> [What is asked] Go to the line that contains "world = obj.matrix_world.copy()" and extract it along with every line after it, exactly, through the end of the data below.
** START **
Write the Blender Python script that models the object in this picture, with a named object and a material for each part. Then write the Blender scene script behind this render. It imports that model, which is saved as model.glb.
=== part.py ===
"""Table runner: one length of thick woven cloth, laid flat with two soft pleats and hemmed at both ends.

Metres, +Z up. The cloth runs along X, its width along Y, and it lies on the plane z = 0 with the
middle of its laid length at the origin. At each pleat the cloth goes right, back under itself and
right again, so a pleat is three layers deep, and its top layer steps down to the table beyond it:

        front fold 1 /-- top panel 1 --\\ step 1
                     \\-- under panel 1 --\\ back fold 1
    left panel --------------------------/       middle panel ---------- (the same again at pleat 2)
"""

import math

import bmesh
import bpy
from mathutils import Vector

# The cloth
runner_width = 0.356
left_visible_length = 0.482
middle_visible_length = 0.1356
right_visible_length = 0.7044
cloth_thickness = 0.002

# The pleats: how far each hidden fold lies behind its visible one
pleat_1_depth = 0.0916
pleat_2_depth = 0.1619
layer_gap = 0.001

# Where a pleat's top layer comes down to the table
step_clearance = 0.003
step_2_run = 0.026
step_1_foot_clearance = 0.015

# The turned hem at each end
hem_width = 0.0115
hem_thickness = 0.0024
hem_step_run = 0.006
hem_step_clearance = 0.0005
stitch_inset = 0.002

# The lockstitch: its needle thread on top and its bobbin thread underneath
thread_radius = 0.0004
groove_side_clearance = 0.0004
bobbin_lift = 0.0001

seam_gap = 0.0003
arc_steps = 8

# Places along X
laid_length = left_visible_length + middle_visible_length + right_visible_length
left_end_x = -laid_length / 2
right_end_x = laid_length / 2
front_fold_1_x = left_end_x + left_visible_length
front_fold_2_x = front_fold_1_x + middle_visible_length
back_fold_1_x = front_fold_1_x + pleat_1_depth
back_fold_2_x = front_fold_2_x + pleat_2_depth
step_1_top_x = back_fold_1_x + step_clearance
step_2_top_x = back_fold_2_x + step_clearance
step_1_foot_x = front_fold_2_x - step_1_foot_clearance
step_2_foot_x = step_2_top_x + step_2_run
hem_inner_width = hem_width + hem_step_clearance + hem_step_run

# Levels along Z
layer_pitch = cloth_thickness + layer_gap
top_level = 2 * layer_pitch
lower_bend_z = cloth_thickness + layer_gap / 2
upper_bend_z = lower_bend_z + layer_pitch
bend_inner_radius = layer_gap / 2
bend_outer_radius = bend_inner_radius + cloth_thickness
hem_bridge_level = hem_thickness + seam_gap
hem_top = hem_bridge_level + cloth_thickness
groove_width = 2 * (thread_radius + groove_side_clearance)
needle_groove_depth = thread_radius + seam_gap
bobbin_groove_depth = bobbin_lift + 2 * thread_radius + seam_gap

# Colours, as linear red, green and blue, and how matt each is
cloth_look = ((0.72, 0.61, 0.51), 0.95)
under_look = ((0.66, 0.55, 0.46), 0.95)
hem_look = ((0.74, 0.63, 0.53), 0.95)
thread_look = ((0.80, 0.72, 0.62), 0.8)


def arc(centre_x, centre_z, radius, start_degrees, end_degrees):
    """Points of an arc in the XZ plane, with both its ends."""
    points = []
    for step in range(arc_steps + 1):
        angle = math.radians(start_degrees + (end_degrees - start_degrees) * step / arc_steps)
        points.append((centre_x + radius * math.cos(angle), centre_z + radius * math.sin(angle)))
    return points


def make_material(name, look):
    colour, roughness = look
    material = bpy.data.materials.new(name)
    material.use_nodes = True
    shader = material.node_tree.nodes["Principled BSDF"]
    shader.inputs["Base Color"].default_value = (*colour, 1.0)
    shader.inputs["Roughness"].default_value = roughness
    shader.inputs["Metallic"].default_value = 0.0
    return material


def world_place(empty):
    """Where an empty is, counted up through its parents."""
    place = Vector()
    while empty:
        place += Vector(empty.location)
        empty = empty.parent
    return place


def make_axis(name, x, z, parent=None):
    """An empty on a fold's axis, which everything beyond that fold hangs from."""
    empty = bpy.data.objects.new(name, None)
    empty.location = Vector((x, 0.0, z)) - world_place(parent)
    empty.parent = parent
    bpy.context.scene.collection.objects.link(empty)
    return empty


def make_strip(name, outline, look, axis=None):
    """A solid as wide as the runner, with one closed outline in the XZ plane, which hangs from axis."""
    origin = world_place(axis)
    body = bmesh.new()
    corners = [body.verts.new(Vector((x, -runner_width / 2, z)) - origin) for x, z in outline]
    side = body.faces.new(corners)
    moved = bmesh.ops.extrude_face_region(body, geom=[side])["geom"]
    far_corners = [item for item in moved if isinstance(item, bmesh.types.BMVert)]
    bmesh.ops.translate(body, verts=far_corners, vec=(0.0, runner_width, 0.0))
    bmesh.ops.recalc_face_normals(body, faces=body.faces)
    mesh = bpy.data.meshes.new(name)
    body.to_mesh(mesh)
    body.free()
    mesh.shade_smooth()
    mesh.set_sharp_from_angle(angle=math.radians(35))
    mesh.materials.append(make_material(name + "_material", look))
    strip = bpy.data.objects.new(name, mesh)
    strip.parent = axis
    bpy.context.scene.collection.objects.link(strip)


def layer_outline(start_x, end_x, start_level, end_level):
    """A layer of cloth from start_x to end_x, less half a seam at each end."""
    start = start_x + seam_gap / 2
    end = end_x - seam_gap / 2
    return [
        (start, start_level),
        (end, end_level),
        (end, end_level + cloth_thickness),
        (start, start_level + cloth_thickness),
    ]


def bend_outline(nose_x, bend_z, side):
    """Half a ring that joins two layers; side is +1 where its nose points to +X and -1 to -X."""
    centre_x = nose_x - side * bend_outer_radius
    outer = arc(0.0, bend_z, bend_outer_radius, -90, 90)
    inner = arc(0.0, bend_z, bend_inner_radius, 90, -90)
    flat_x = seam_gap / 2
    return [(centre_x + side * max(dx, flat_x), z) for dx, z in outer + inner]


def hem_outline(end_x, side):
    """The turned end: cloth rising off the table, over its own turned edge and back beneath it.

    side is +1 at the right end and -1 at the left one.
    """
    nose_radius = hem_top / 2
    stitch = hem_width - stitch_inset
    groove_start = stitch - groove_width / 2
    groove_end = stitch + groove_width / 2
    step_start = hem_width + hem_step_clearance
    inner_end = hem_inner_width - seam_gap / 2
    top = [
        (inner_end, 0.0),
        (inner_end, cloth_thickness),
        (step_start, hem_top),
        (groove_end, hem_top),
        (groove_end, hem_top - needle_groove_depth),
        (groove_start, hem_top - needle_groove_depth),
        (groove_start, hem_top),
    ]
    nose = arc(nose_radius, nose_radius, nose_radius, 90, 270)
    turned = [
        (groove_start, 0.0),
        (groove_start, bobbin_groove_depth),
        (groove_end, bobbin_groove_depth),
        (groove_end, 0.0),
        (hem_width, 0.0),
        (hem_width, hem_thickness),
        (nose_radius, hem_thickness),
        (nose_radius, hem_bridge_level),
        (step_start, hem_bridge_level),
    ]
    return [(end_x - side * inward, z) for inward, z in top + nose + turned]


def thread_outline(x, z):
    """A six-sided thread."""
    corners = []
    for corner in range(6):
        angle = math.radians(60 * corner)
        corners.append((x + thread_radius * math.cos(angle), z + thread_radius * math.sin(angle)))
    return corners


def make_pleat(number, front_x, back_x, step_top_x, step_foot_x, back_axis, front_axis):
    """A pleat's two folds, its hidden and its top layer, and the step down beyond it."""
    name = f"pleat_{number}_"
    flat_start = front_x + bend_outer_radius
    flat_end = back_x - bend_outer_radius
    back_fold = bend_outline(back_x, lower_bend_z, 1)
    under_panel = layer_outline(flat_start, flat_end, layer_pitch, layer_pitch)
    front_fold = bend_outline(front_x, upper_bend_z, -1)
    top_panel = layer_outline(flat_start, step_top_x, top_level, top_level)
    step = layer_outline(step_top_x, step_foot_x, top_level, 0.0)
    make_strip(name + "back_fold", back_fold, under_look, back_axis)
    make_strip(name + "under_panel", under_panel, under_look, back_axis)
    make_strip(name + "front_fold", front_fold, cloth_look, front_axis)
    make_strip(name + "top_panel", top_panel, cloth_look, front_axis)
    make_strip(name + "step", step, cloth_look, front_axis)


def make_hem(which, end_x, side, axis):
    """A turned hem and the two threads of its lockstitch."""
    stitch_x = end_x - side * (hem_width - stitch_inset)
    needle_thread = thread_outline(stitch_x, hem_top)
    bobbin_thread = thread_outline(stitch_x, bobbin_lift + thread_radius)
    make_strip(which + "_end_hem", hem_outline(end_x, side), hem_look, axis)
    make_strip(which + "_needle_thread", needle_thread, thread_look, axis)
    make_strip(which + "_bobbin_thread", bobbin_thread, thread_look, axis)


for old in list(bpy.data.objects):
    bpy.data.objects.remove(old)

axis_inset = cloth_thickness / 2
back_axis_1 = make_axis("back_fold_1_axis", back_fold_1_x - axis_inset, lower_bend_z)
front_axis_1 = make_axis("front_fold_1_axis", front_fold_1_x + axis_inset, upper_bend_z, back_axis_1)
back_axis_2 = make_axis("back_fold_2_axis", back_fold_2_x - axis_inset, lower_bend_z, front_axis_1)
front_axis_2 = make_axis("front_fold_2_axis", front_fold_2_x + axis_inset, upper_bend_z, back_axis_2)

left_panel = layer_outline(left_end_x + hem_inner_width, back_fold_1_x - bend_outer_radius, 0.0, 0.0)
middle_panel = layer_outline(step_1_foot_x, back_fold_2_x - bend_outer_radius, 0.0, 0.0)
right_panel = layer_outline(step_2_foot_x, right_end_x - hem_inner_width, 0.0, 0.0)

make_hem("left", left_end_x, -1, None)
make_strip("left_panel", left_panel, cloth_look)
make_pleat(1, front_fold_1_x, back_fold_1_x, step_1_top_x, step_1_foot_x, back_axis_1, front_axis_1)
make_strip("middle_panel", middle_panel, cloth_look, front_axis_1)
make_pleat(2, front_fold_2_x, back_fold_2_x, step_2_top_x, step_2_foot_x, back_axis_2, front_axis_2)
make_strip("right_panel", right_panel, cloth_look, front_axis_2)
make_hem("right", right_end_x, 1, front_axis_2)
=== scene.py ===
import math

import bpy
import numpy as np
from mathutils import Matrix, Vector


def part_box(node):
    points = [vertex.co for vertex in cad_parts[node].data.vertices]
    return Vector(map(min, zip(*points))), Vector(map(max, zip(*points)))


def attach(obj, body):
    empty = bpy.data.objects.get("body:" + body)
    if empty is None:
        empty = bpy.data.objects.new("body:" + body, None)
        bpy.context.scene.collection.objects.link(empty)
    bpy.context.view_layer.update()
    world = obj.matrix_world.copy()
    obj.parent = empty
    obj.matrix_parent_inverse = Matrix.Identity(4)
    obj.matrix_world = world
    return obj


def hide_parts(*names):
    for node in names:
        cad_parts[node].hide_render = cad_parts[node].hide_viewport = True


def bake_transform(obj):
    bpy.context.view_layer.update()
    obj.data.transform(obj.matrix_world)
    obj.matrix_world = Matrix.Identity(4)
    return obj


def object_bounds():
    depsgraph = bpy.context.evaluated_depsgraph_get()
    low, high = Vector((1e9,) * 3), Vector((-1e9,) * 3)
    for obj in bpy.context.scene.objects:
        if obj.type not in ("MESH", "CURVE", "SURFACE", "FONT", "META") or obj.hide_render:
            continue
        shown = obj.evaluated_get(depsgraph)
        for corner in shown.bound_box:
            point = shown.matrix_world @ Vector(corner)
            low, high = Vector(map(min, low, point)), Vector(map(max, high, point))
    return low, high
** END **
> [Answer for this exercise]
    world = obj.matrix_world.copy()
    obj.parent = empty
    obj.matrix_parent_inverse = Matrix.Identity(4)
    obj.matrix_world = world
    return obj


def hide_parts(*names):
    for node in names:
        cad_parts[node].hide_render = cad_parts[node].hide_viewport = True


def bake_transform(obj):
    bpy.context.view_layer.update()
    obj.data.transform(obj.matrix_world)
    obj.matrix_world = Matrix.Identity(4)
    return obj


def object_bounds():
    depsgraph = bpy.context.evaluated_depsgraph_get()
    low, high = Vector((1e9,) * 3), Vector((-1e9,) * 3)
    for obj in bpy.context.scene.objects:
        if obj.type not in ("MESH", "CURVE", "SURFACE", "FONT", "META") or obj.hide_render:
            continue
        shown = obj.evaluated_get(depsgraph)
        for corner in shown.bound_box:
            point = shown.matrix_world @ Vector(corner)
            low, high = Vector(map(min, low, point)), Vector(map(max, high, point))
    return low, high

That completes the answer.